Whatever the final tally is, Goodwin will be ecstatic for each opportunity. He spoke Monday about his love for primetime games and his belief that there are many players on the 49ers who don’t receive the recognition they deserve. He says he has goosebumps about the upcoming Monday night game, but that there’s nothing overwhelming about the chance.

“It’s not hard, man,” Goodwin said. “This is ball, something that we’ve been doing since we were little boys and now being men in the league living out our dreams. We look forward to moments like these. Monday Night Football. I’m getting goosebumps on my arms just talking about it because it’s a lot of guys sitting at home they wish they had these opportunities and here we are. So I look forward to Monday night.

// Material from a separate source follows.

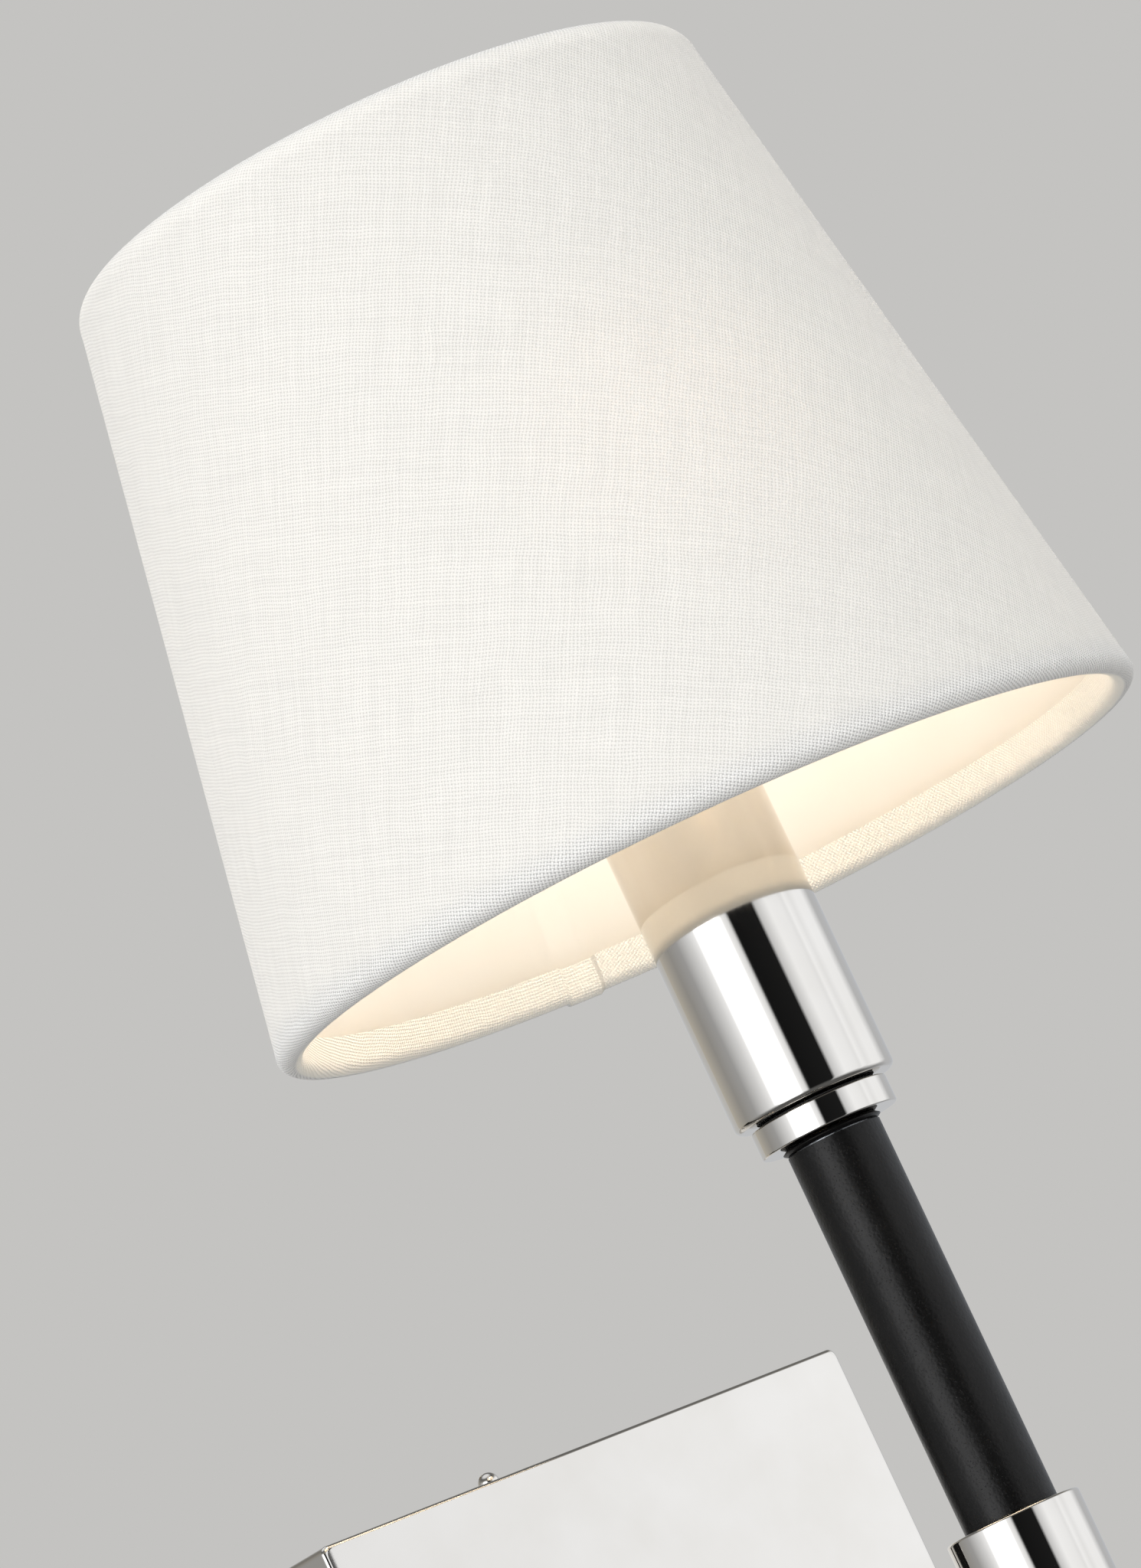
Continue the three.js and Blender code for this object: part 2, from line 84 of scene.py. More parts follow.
# The shade's cone unrolls flat about its apex, and the threads run straight in the flat cloth.
SHADE_LOW, SHADE_HIGH = heights("bottom_hem")[0], heights("top_hem")[1]
CONE_LOW, CONE_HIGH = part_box("shade_fabric")
BOTTOM_ROLL = 2.6 * MM
TOP_ROLL = 3.6 * MM
SHADE_RADIUS = radius_of("shade_fabric")
SHADE_SLOPE = (SHADE_RADIUS - radius_of("top_hem")) / (CONE_HIGH.z - CONE_LOW.z + TOP_ROLL)
HALF_ANGLE = math.atan(SHADE_SLOPE)
APEX = CONE_LOW.z + SHADE_RADIUS / SHADE_SLOPE

# ---- sizes that the frame doesn't give -----------------------------------------------------------

PIPE_BORE = 5.3 * MM
LEAD_RADIUS = 1.05 * MM
PLATE_WALL = 1.2 * MM
PLATE_CORNER = 1.7 * MM
PLATE_EDGE = 0.9 * MM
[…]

It’s special.”

For a player who’s spent his entire career on the often terrible Buffalo Bills (who he said only had the single primetime game each year against the New York Jets) and the until recently struggling San Francisco 49ers, Goodwin is appreciative of every chance he gets to play on a national stage.

“I wish we had night games, primetime games every week,” Goodwin said. “I think a lot of people on this team don’t get the credit they deserve, so Monday will be a chance to showcase that.”

There’s no one more primetime than Odell Beckham Jr., the flashy, uber-talented wide receiver for the Browns who became a cultural phenomenon with his famous one-handed catch with the New York Giants.

Goodwin knows Beckham well. He said the two got to know each other through track and field, in sprinting and jumping events as well as through other friends (Goodwin said one of his barbers growing up was Beckham’s godfather). Goodwin reminded reporters that Beckham Jr. was (is) an extraordinary athlete in high school, and had the pedigree of his mother, Heather Van Norman, who was an All-American hurdler at LSU.

Asked whether Beckham Jr. could out-jump him, though, Goodwin gave a sly look, asking, “What do you think?” before rolling up his sleeve to reveal his tattoo of the Olympic symbols; an homage to his 2012 Olympic participation.

“That’s a good friend of mine, we chop it up maybe once a week,” Goodwin said. “That’s my guy. I love him like a brother; he’s just a great dude. I wish all the success for him, except on Monday.”

No matter how close he and Beckham Jr. are, expect that last part to hold true. Goodwin’s been a member of just one plus-.500 team (the 2014 Bills), and has never made the playoffs (the Bills made the playoffs for the first time in 18 years in 2017, the year he departed for San Francisco). The fact that the 49ers have a chance, for the first time since 2014, to be something other than poor, is not a realization that’s lost on him.

“I take a lot of pride in that just because I know where this team team has come from,” Goodwin said. “Being down — and I mean down, beneath the bottom the past two years, early on and then coming to 3-0. Games that we should have won the past couple of years that we lost by, you know, one or two points, three points at the time. It feels good to have some success but you can’t really get too caught up in all of that. As soon as you bite the apple, man, everything goes sour.”